ことばの研究

命令調を使った津波避難の呼びかけ

~大震災で防災無線に使われた事例と、その後の導入検討の試み~

東日本大震災では大勢の人が津波で亡くなり、警報や避難指示の内容や伝え方の重要性が指摘された。その震災では、「逃げろ」と命令調で防災無線の放送をしていた自治体があり、その後、命令調を導入しようとしている自治体もあることが新たにわかった。こうした命令調の表現の使用事例を報告し、効果や課題について考察する。

震災時に防災無線で使われた命令調については、「避難せよ」と呼びかけた茨城県大洗町の事例をすでに報告した(2011年9月号)。今回は「逃げろ」と呼びかけていた女川町と石巻市の事例を報告する。

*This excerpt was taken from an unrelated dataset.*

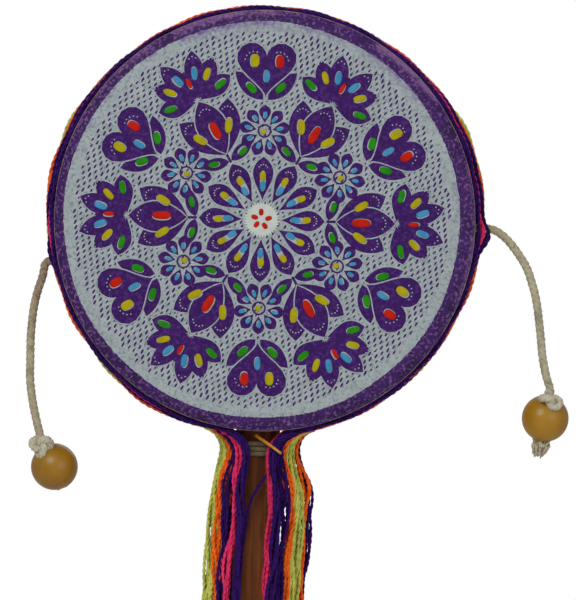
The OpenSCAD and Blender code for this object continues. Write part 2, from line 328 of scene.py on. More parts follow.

このうち女川町では、役場庁舎が水没する寸前に職員が放送で「逃げろー!」と叫んでいた。女川町の一部では陸側から津波が襲ってくる事態が生じていたが、この放送を聞いて危険を察知し、より高い場所に避難する人がいた。これは、ふだん命令調が使われない防災無線の放送という場で、口語的な「逃げろ」という表現が使われたことが、聞く側に「気づき」をもたらしたのが一因と考える。

また、釜石市では震災時の反省に立って、命令調の導入を含めて避難の呼びかけ方を見直しており、こうした試みについても報告する。

自治体は法律上、避難を「命令」する権限はないが、報告した使用事例から、災害時における「法律上の命令」と「表現としての命令調」との区別についても考える。